I’m scheduled to give a short lecture to 150 people, so I spent a recent afternoon working on my slides. After the time I spent doing research, I’m left wondering how in the world people got information in the days before Google.
Here is some of the data I collected in about an hour:
- US life expectancy in 1950 and 2009
- schematic overview of the drug development process, with average length and cost of each step
- the names of every single drug approved by the FDA (over 100 of them!) in January 2009
- the names of every single drug approved by the FDA in 1950 (who knew 1950 was the year of percodan and penicillin?)
- several highly entertaining political cartoons
- quotes on drug discovery from FDA committee chairs, pharma reps, physicians, patients…everyone except the family dog
- op-eds from the pharmacology and public policy literature debating drug prices and their implications for American health care
- a 100-page document on pharmaceutical development from the Congressional Budget Office
- the current weather in Chicago, including radar forecasts (too much heavy reading required a break)

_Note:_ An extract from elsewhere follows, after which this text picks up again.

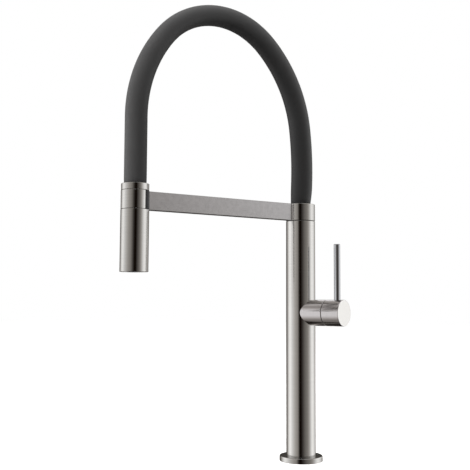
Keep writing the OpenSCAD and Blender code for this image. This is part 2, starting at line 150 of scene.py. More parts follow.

I found more information than I can fit into a single presentation. In the absence of the internet and a search engine, how would one even go about investigating congressional publications or lists of approved FDA drugs? That information wouldn’t be in an encyclopedia, and from my vague memories of the library card catalog as a child, I don’t think there would be a search phrase there either. That information likely would not have been publicly accessible just a few years ago. Even if the data could be found in a specialized library somewhere, I would not have been looking it up from the comfort of my papasan chair. There is a vast amount of junk on the internet, but amid the celebrity tweeting and Facebook frenzy, there is information that has had a profound influence on what we read.
I shudder at the stories about the old days of Index Medicus from some of my science mentors. By the time I was done with my thesis, it had over 250 references, and I didn’t have to go to the library to photocopy a single journal article. Instead, with a few clicks of a mouse, I found each reference on the National Library of Medicine’s Pubmed database and then downloaded a copy to my Endnote library. This unfettered access to information has led to an explosion of research advances within the scientific arena and the translation of scientific and technological ideas to the public. The abundance of science and health blogs maintained by major media outlets testifies to public interest in these subjects and the accessibility of information that was once dominated by career academics. (Gina Kolata’s science column in the New York Times often makes their list of their ten most emailed articles.)
I can’t help but wonder how much the internet has expanded the scope of our literary horizons, even in the realm of fiction. The grand aphorism of the craft of writing is to write what you know; to what extent do the endless details available online supplement personal knowledge? Memories of a person, a place, a story will fade or change over time, and writing realistic fiction requires accurate details. Can research that would once have been done on location now find a virtual substitute, and, in the process, help aspiring novelists finish their work? And once a novel is published, does the thriving business of used books for sale online—think Amazon or Half.com—allow more people to add to their personal libraries in a way that would have been unthinkable at $29.95 new hardcover prices?
There is one significant downside to our information smorgasbord. The current publishing trend is towards fewer books being published each year. Library bookshelves no longer carry as many titles as they used to. Some of the most robust genres of the past—memoir, travel writing, literary biography—are no longer leading sales for publishers or book retailers. Competition from internet may well have something to do with this. In that sense, the internet is probably good and bad for the world of writers, readers, and those who like to do a bit of both. It gives all of us access to more knowledge than any generation which has come before and, for that, whatever its impact on publishing, I can only conclude that’s for the best.